Laurie H. Sehn, MD, MPH
Dr. Laurie H. Sehn is a Clinical Assistant Professor at the BC Cancer Agency and the University of British Columbia in Vancouver. She has been a medical oncologist and clinical investigator with the Lymphoma Tumour Group since 1998. Dr. Sehn has served on the Board of Directors of Lymphoma Foundation Canada (LFC) since 2002 and is currently Director of Research Fellowships for the LFC. Dr. Sehn’s research interests include all of the lymphoid cancers, with particular interest in the biology and treatment of large-cell lymphoma, the application of new imaging techniques such as PET scanning to lymphoma management, and innovative new approaches to treatment.

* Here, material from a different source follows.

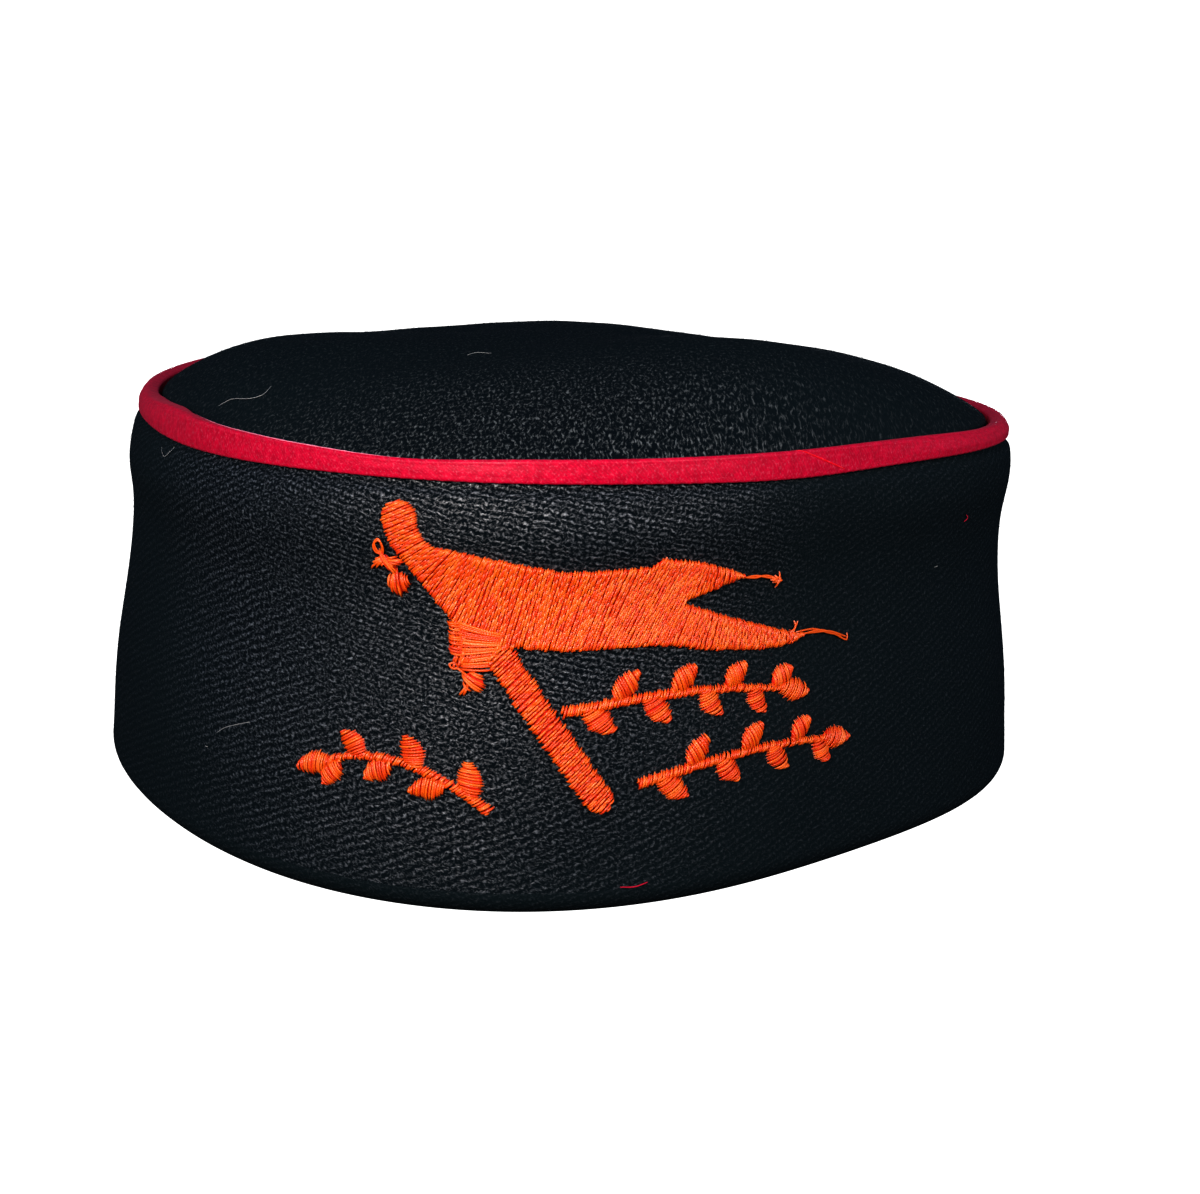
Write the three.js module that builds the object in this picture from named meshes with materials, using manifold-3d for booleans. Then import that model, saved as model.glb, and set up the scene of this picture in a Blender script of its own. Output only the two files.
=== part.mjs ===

Matthew Seftel, MBChB, MPH, MRCP(U.K.), FRCPC
Dr. Seftel is a hematologist/oncologist based at Princess Margaret Hospital in Toronto. He is a member of the Leukemia Group and leads the Allogeneic Blood and Marrow Transplantation Program. He is an Associate Professor at the University of Toronto in the Division of Internal Medicine. He is actively involved in clinical trials and outcomes-based research related to hematological malignancies and blood and marrow transplantation.
Sunil Verma, MD, MSEd, FRCPC
Dr. Sunil Verma is a medical oncologist and the Chair of Breast Medical Oncology at the Sunnybrook Odette Cancer Centre in Toronto, Ontario. He is also an Associate Professor at the University of Toronto. Dr. Verma completed his medical degree and postgraduate training in internal medicine and medical oncology at the University of Alberta. He completed a fellowship in breast cancer at the University of Toronto and a master’s degree in medical education at the University of Southern California. Dr. Verma is internationally recognized for his educational leadership and research in breast and lung cancers. He has led and created numerous innovative educational projects in oncology and won several teaching and mentoring awards. Dr. Verma’s research interests include reducing the toxicity of systemic treatment, developing novel therapies for breast and lung cancers, and medical education. He is the principal investigator for many clinical trials in breast and lung cancers, including an international phase III trial in breast cancer, and has authored or co-authored articles appearing in publications such as the Journal of Clinical Oncology, Cancer, The Oncologist, Lancet Oncology, Lancet, and The New England Journal of Medicine.